Di Fabio Zavattaro
Mai stancarsi di pregare per la pace, anche in questo tempo che ha il sapore delle vacanze. “La preghiera è la forza mite che protegge e sostiene il mondo” dice Francesco all’Angelus, rinnovando il suo appello per la pace, “in modo speciale per il popolo ucraino tanto provato”. Pace in Ucraina, certo, ma ci sono tante altre guerre “dimenticate, numerosi conflitti e scontri che insanguinano molti luoghi della terra; tante guerre ci sono oggi… Interessiamoci di quello che accade, aiutiamo chi soffre e preghiamo”.
Le parole che leggiamo in Matteo sono sì parole esigenti: “chi ama padre o madre più di me, non è degno di me”; così chi ama di più il proprio figlio o non prende con se la propria croce. Ma non leggiamole come un assoluto, pretesa davvero inaudita – tutto l’insegnamento di Gesù è un invito ad amare l’altro, anche il nemico – ma cerchiamo di comprenderne la verità profonda. Non si tratta, cioè, di non amare padre, madre – come la mettiamo con il quarto comandamento? – o di non amare i figli. Gesù non esige un amore totalitario, ma chiede quel “morso del più”, direbbe don Ciotti, richiama l’amore che deve essere dato al Signore, e chiede che i cristiani siano testimoni di Gesù capaci di fare scelte serie, altrimenti, diceva Francesco, si è cristiani “da pasticceria”, oppure “cristiani da salotto”, più attenti alla forma che alla sostanza.
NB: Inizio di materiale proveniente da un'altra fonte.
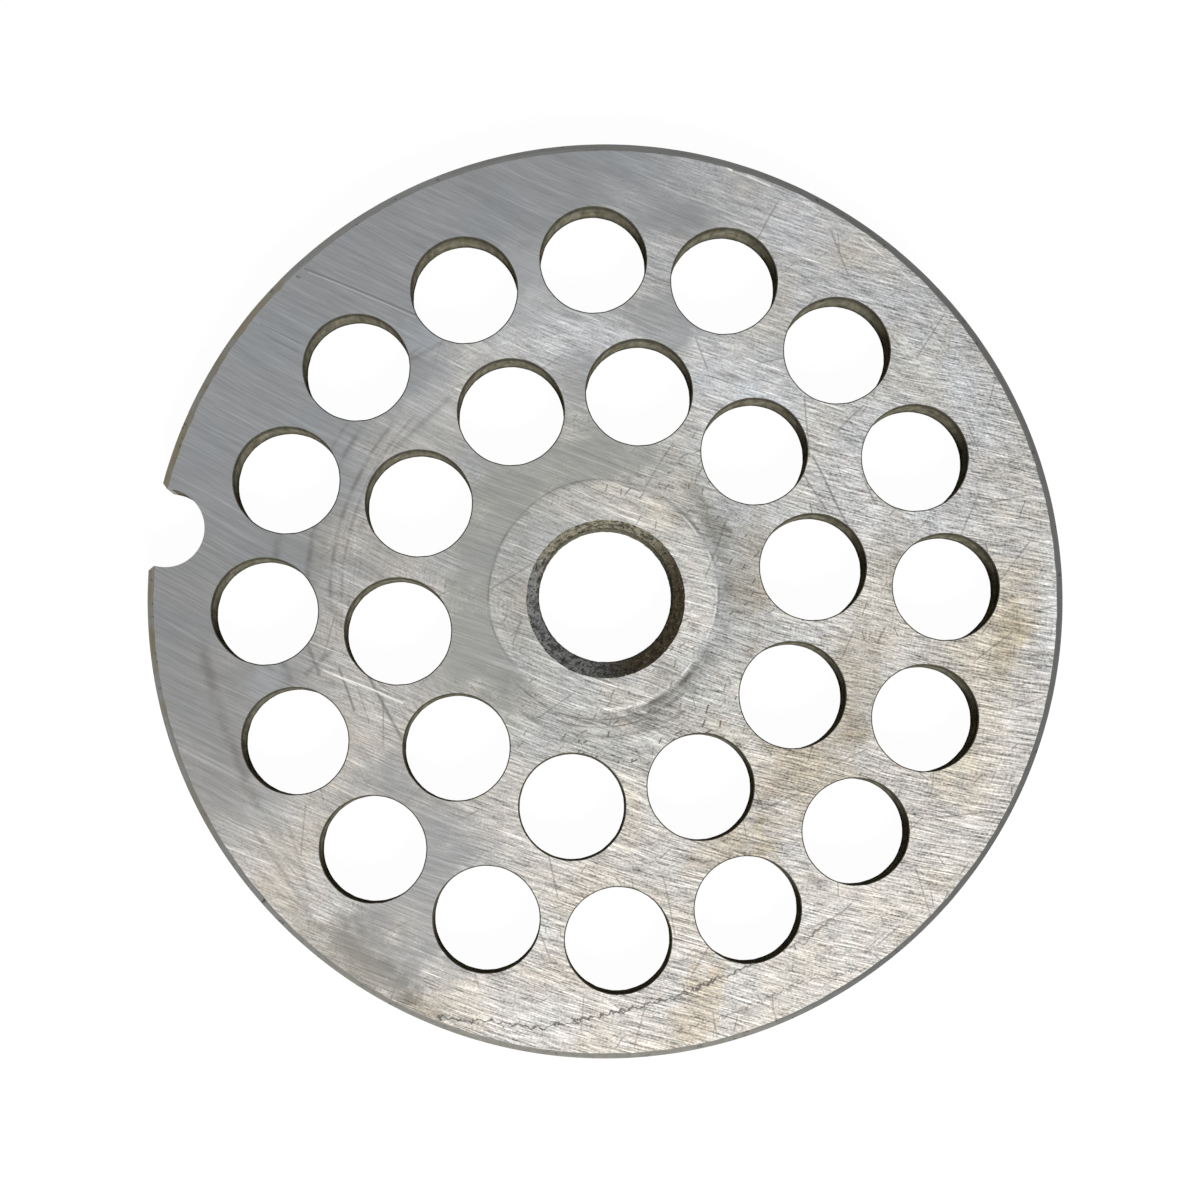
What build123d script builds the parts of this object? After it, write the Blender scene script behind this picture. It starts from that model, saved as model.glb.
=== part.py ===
"""Perforated plate for a size 22 meat grinder.

One steel disc that sits at the mouth of the grinder. The worm's stub passes through the centre bore, the knife
turns against one face, and the meat leaves through rings of drilled holes. A notch in the rim drops over a pin in
the grinder's body and stops the disc from turning with the knife.

Millimetres. The disc lies flat with +Z along the bore. The origin is the centre of the underside, and the notch
is on the -X side. Both faces are the same, so the plate can be turned over when one is worn.
"""

import os
from math import asin, floor, pi, sqrt

from build123d import *

os.makedirs("parts", exist_ok=True)

# Disc
plate_diameter = 82.0
plate_thickness = 8.0
rim_chamfer = 0.6

# Centre bore, which turns on the worm's stub, and the 90 degree countersink at each of its ends
bore_diameter = 12.0
countersink_width = 1.1

# Drilled holes. The land inside the rim is covered by the grinder's ring nut, and the land round the bore is
# rubbed by the knife's hub. The web is the least metal left between two holes.
hole_diameter = 9.5
hole_web = 2.1
rim_land_width = 5.75
hub_land_diameter = 28.1

# Locating notch: a slot with a round floor, its mouth corners broken at 45 degrees
notch_angle = 180.0
notch_width = 7.0
notch_depth = 4.6
notch_corner_break = 0.5

plate_radius = plate_diameter / 2
hole_pitch = hole_diameter + hole_web

# As many rings as fit between the two lands, evenly spaced: 61.0 and 37.6 mm across their hole centres
outer_ring_radius = plate_radius - rim_land_width - hole_diameter / 2
inner_ring_radius = (hub_land_diameter + hole_diameter) / 2
ring_count = floor((outer_ring_radius - inner_ring_radius) / hole_pitch) + 1
ring_step = (outer_ring_radius - inner_ring_radius) / max(ring_count - 1, 1)
ring_radii = [outer_ring_radius - ring_step * ring for ring in range(ring_count)]

# The notch's plane has its x axis pointing out along the notch
notch_plane = Plane.XY.rotated((0, 0, notch_angle))
notch_floor_center = plate_radius - notch_depth + notch_width / 2
notch_mouth_edge = sqrt(plate_radius**2 - (notch_width / 2) ** 2)
notch_flare_apex = notch_mouth_edge - notch_corner_break - notch_width / 2
cutter_length = plate_diameter

with BuildPart() as grinder_plate:
    # Turned blank, chamfered round both faces
    with BuildSketch(Plane.XY):
        Circle(plate_radius)
    extrude(amount=plate_thickness)
    chamfer(grinder_plate.edges().filter_by(GeomType.CIRCLE), rim_chamfer)
    top_face = grinder_plate.faces().sort_by(Axis.Z)[-1]
    top_plane = Plane(top_face)

    # Centre bore, countersunk from both faces
    with Locations(top_plane):
        Hole(bore_diameter / 2)
    bore_wall = grinder_plate.faces().filter_by(GeomType.CYLINDER).sort_by(SortBy.RADIUS)[0]
    chamfer(bore_wall.edges().filter_by(GeomType.CIRCLE), countersink_width)

    # Rings of holes. Each ring starts half a pitch from the notch, so the notch points between two holes.
    for ring_radius in ring_radii:
        holes_in_ring = floor(pi / asin(hole_pitch / (2 * ring_radius)))
        first_angle = notch_angle + 180 / holes_in_ring
        with Locations(top_plane):
            with PolarLocations(ring_radius, holes_in_ring, start_angle=first_angle):
                Hole(hole_diameter / 2)

    # Notch, milled straight through from the rim. The flare breaks the two corners at its mouth.
    with BuildSketch(notch_plane):
        with Locations((notch_floor_center, 0)):
            Circle(notch_width / 2)
            Rectangle(cutter_length, notch_width, align=(Align.MIN, Align.CENTER))
        with BuildLine():
            Polyline(
                (notch_flare_apex, 0),
                (notch_flare_apex + cutter_length, cutter_length),
                (notch_flare_apex + cutter_length, -cutter_length),
                close=True,
            )
        make_face()
    extrude(amount=plate_thickness, mode=Mode.SUBTRACT)

grinder_plate.part.label = "grinder_plate"
export_step(grinder_plate.part, "parts/grinder_plate.step")
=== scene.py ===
import math

import bmesh
import bpy
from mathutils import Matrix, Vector, noise


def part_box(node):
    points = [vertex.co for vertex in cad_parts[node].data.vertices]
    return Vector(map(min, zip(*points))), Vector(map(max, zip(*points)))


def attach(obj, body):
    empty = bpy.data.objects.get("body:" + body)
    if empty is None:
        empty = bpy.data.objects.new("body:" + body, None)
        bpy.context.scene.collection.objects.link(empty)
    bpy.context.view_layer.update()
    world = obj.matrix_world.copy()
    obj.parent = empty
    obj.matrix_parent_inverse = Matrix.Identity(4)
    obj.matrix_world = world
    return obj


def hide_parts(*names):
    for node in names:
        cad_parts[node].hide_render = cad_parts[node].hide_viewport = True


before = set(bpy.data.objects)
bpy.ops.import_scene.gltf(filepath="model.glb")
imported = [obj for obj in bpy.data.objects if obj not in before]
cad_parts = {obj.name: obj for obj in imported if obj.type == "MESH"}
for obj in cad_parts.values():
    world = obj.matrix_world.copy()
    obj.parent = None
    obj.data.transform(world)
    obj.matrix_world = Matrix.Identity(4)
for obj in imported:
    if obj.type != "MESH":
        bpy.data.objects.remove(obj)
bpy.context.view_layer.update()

# ---- Turned blank -------------------------------------------------------------------------------
# A disc of hardened carbon steel, faced and turned in the lathe, with a small chamfer round each
# face. Its centre is roughed out first, and the bore, holes and notch are cut into it below.
MM = 0.001
low_corner, high_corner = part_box("grinder_plate")
plate_thickness = high_corner.z - low_corner.z
plate_radius = (high_corner.y - low_corner.y) / 2
rim_chamfer = 0.6 * MM
rough_centre_radius = 4.0 * MM
turning_steps = 640
wall_rows = 6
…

Nella sua riflessione il Papa si sofferma sul termine profeta che in Matteo è ripetuto tre volte: “c’è chi lo immagina come una sorta di mago che predice il futuro; questa è un’idea superstiziosa e il cristiano non crede alle superstizioni, come la magia, le carte, gli oroscopi o cose simili”, ha commentato. Altri “dipingono il profeta come un personaggio del passato, esistito prima di Cristo per preannunciare la sua venuta”. Ma Francesco ci dice che profeti siamo tutti noi quando, in forza del battesimo, aiutiamo gli altri “a leggere il presente sotto l’azione dello Spirito Santo, a comprendere i progetti di Dio e corrispondervi. In altre parole, è colui che indica agli altri Gesù, che lo testimonia, che aiuta a vivere l’oggi e a costruire il domani secondo i suoi disegni”.
Il profeta “è un segno vivo che indica Dio agli altri”, per il vescovo di Roma, “è un riflesso della luce di Cristo sulla strada dei fratelli”. Di qui l’invito a un esame di coscienza: “sono stato eletto profeta nel Battesimo, parlo e, soprattutto, vivo come testimone di Gesù? Porto un po’ della sua luce nella vita di qualcuno?”.
La pagina dell’evangelista contiene anche un invito a accogliere i profeti. Per Francesco è importante “accoglierci a vicenda come tali, come portatori di un messaggio di Dio, ciascuno secondo il suo stato e la sua vocazione, e farlo lì dove viviamo: in famiglia, in parrocchia, nelle comunità religiose, negli altri ambiti della Chiesa e della società”.
Assieme all’accoglienza c’è anche l’ascolto perché “lo Spirito ha distribuito doni di profezia nel santo Popolo di Dio”. È bene, dunque, ascoltare tutti, dice il Papa, “quando c’è da prendere una decisione importante”: pregare, ascoltare e dialogare, perché “anche il più piccolo, ha qualcosa di importante da dire, un dono profetico da condividere”. Così si ricerca la verità: “pensiamo – dice il Papa – a quanti conflitti si potrebbero evitare e risolvere così, mettendosi in ascolto degli altri con il sincero desiderio di comprendersi”.